* [MATERIAL FOR THE TASK]
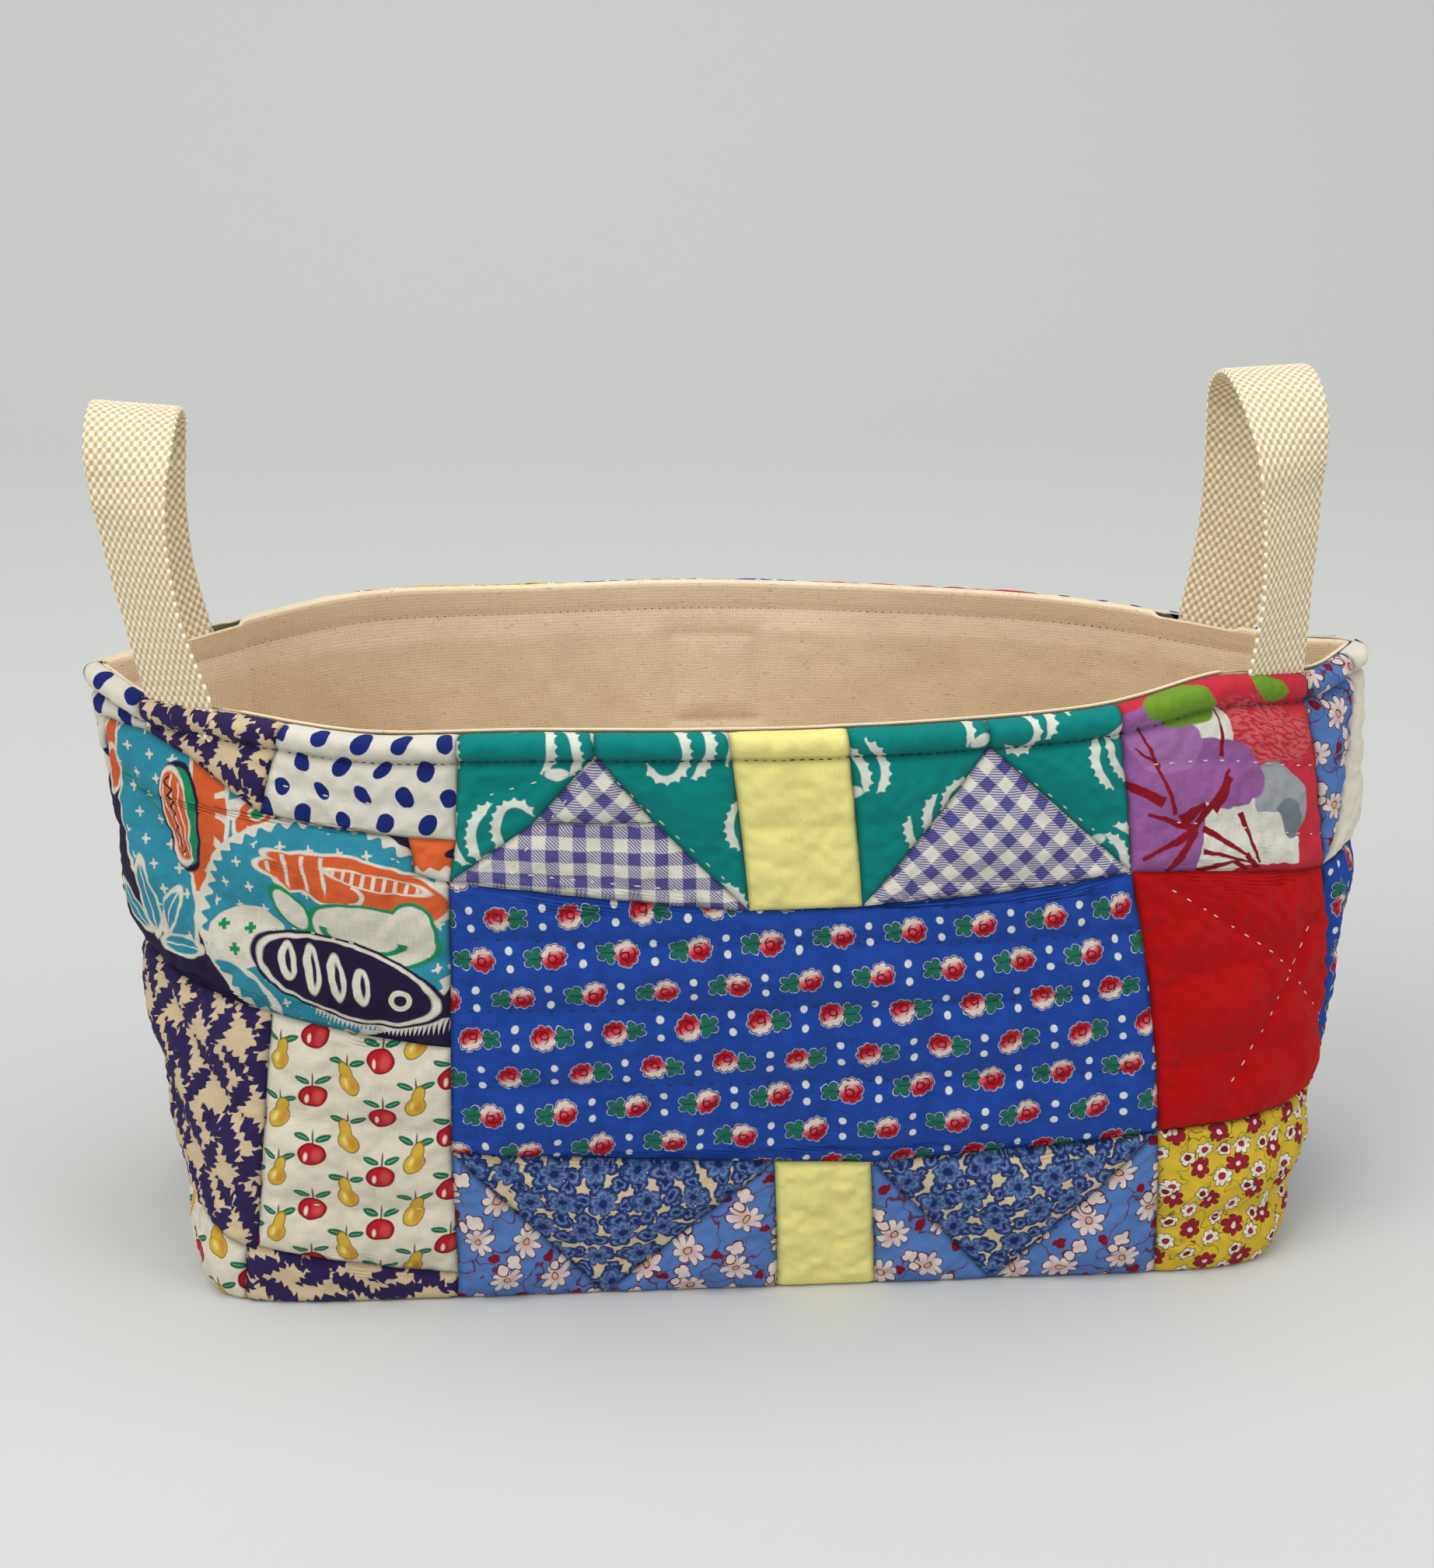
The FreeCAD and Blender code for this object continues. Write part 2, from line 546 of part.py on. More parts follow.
# ---------------------------------------------------------------- check and write
doc.recompute()
problems = [item.Label for item in doc.Objects if {"Invalid", "Error"} & set(item.State)]
for subpart in SUBPARTS:
    if subpart.Shape.isNull() or not subpart.Shape.isValid() or not subpart.Shape.Solids:
        problems.append(subpart.Label)
if problems:
    raise SystemExit("not built: " + ", ".join(problems))

os.makedirs("parts", exist_ok=True)
for subpart in SUBPARTS:
    subpart.Shape.exportStep(f"parts/{subpart.Label}.step")
print(len(SUBPARTS), "sub-parts")
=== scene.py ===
import math
import bpy
import numpy as np
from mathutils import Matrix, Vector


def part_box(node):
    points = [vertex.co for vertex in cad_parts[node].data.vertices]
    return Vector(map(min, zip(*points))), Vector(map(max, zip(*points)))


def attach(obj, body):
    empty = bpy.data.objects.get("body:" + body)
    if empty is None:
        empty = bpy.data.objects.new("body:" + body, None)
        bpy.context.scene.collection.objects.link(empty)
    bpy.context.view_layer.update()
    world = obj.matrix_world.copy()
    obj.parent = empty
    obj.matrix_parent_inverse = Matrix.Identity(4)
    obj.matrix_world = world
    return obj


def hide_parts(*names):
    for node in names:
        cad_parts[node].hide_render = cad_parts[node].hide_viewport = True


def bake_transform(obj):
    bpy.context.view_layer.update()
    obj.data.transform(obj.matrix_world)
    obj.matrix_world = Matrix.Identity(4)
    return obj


# A quilted sewing basket: pieced patchwork walls, a cotton duck lining, two webbing handles.
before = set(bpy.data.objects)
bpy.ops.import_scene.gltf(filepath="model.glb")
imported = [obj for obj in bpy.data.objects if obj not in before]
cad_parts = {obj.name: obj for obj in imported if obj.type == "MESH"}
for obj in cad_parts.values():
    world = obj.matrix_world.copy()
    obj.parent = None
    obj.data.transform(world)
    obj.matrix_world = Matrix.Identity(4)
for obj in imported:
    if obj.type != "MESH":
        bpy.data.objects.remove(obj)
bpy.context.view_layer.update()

# ------------------------------------------------------------------ camera, table and light
# The basket is seen from a little left of its middle and from above its rim, standing on a
# pale seamless table of paper in soft, even studio light.
MM = 0.001
VIEW_DISTANCE, VIEW_ELEVATION, VIEW_AZIMUTH = 0.850, math.radians(20.5), math.radians(-4.0)
AIM = np.array([-0.0053, 0.0, 0.1368])
SENSOR_WIDTH, FOCAL_LENGTH = 36.0, 70.5

away = np.array([math.sin(VIEW_AZIMUTH) * math.cos(VIEW_ELEVATION),
                 -math.cos(VIEW_AZIMUTH) * math.cos(VIEW_ELEVATION), math.sin(VIEW_ELEVATION)])
camera_data = bpy.data.cameras.new("camera")
camera_data.sensor_fit = "HORIZONTAL"
camera_data.sensor_width = SENSOR_WIDTH
camera_data.lens = FOCAL_LENGTH
camera = bpy.data.objects.new("camera", camera_data)
camera.location = AIM + away * VIEW_DISTANCE
camera.rotation_euler = (math.pi / 2 - VIEW_ELEVATION, 0.0, VIEW_AZIMUTH)
bpy.context.scene.collection.objects.link(camera)
bpy.context.scene.camera = camera
bpy.context.scene.view_settings.view_transform = "Standard"


def ink(red, green, blue):
    """A colour on the 0 to 255 scale of a dye chart, as the linear colour a shader needs."""
    part = np.array([red, green, blue]) / 255.0
    linear = np.where(part <= 0.04045, part / 12.92, ((part + 0.055) / 1.055) ** 2.4)
    return (*linear.tolist(), 1.0)


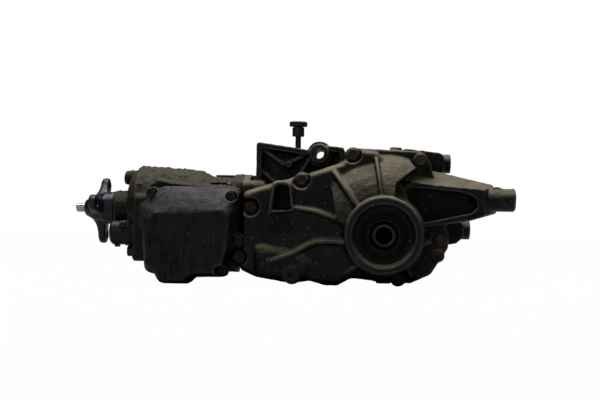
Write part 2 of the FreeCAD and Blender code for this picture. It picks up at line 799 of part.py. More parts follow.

* [AIM OF THE TASK] Output exactly those lines that lie from the line with "problems = [item.Label" through the line with "obj.data.transform(world)", with both of those lines included.

* [EXERCISE SOLUTION]
problems = [item.Label for item in doc.Objects if {"Invalid", "Error"} & set(item.State)]
for subpart in SUBPARTS:
    if subpart.Shape.isNull() or not subpart.Shape.isValid() or not subpart.Shape.Solids:
        problems.append(subpart.Label)
if problems:
    raise SystemExit("not built: " + ", ".join(problems))

os.makedirs("parts", exist_ok=True)
for subpart in SUBPARTS:
    subpart.Shape.exportStep(f"parts/{subpart.Label}.step")
print(len(SUBPARTS), "sub-parts")
=== scene.py ===
import math
import bpy
import numpy as np
from mathutils import Matrix, Vector


def part_box(node):
    points = [vertex.co for vertex in cad_parts[node].data.vertices]
    return Vector(map(min, zip(*points))), Vector(map(max, zip(*points)))


def attach(obj, body):
    empty = bpy.data.objects.get("body:" + body)
    if empty is None:
        empty = bpy.data.objects.new("body:" + body, None)
        bpy.context.scene.collection.objects.link(empty)
    bpy.context.view_layer.update()
    world = obj.matrix_world.copy()
    obj.parent = empty
    obj.matrix_parent_inverse = Matrix.Identity(4)
    obj.matrix_world = world
    return obj


def hide_parts(*names):
    for node in names:
        cad_parts[node].hide_render = cad_parts[node].hide_viewport = True


def bake_transform(obj):
    bpy.context.view_layer.update()
    obj.data.transform(obj.matrix_world)
    obj.matrix_world = Matrix.Identity(4)
    return obj


# A quilted sewing basket: pieced patchwork walls, a cotton duck lining, two webbing handles.
before = set(bpy.data.objects)
bpy.ops.import_scene.gltf(filepath="model.glb")
imported = [obj for obj in bpy.data.objects if obj not in before]
cad_parts = {obj.name: obj for obj in imported if obj.type == "MESH"}
for obj in cad_parts.values():
    world = obj.matrix_world.copy()
    obj.parent = None
    obj.data.transform(world)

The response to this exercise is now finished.